– А там, кто знает? Чудеса случаются. Просто медики называют это иначе, вот и все. Спонтанная ремиссия, таков их термин. Или тебе заявляют, что первоначальный диагноз был поставлен ошибочно. Но кому, черт возьми, есть дело до терминов и названий? – Она пожала плечами. – Честно сказать, я не жду слишком многого. Но жизнь непредсказуема.
– Точно.
– Они напирают на лекарства, хирургию и радиацию. А ведь существует множество альтернативных способов лечения, которые не признает официальная медицина. Но порой они намного эффективнее. Судя по твоим рассказам, она начала искать выход из положения. И ей это уж точно никак не повредит.
– Ей уже ничто повредить не может.
– Да. И смена настроения тоже очень важна. Отношение к себе иногда в корне меняет ситуацию. Я не хочу сказать, что все целиком зависит от ее внутреннего самоощущения. Ясно, что болезнь поселилась в ее теле, но от сознания тоже зависит очень многое, не так ли?
– Абсолютно верно.
– И чудеса происходят.
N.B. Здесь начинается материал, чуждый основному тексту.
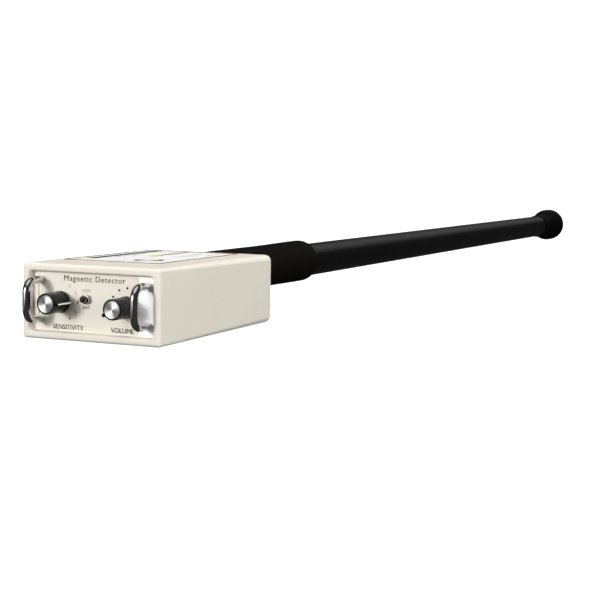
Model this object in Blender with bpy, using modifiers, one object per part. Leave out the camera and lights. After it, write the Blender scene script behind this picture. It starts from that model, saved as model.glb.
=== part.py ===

В точности, как считает она сама. Боже, да чудеса окружают нас каждый день. Взгляни хотя бы на нас двоих. Разве мы с тобой – не чудо?
– Именно так я бы это и определил.
– Так почему бы и Джен не стать таким же чудом? Знаешь, у меня предчувствие. Мне кажется, она выкарабкается.
– Вот это было бы волшебством, – сказал я. – Надеюсь, ты права.
– Думаю, права. У меня хорошие предчувствия.
В самый паршивый месяц, как считал Элиот. Ростки ландышей, лезущие из не ожившей еще земли. Путаница в генетической памяти и в желаниях. Тощие корни ловят влагу весенних дождей.
Это то немногое, что я по-настоящему понимаю в поэзии, но для меня достаточно.
Жестокий месяц. И как я догадываюсь, ближе к концу он стал для нее действительно очень жестоким, но она все выдержала. Джен так и не начала принимать никаких болеутоляющих средств, хотя многие из нас пытались уговорить ее пойти на это. И не застрелилась. Только с револьвером не расставалась, желая иметь выбор, но так им и не воспользовалась.
Я сижу в номере своего отеля. С моего стула виден Вандомский парк, но нашу новую квартиру отсюда не разглядеть.
Мы поселились на четырнадцатом этаже в задней части здания с хорошими видами на юг и на запад. Номер номинально остался за мной в качестве офиса, хотя не представляю, с чего бы мне вдруг захотелось встречаться здесь с клиентами. И для хранения документов мне не особенно требуется помещение. Все мои досье легко помещаются в коробку из-под сигар.
Но мне нравится иметь место, где можно уединиться, и Элейн ничего не имеет против.
Из окна я могу различить и еще одно здание, расположенное почти рядом с нашим. Нужно только перевести взгляд чуть правее, и вот он – высотный дом, где жил Глен Хольцман и где продолжает жить его вдова. Но ее окон из отеля никогда не было видно. Окна ее квартиры выходят на западную сторону с панорамой Гудзона и Нью-Джерси.
Иногда я сижу там, смотрю в окно, а ее номер телефона сам собой всплывает в памяти. Такое, по всей вероятности, я запоминаю навсегда.
«Это Мэтт, – мог бы сказать я. – Просто подумал, не одиноко ли тебе?»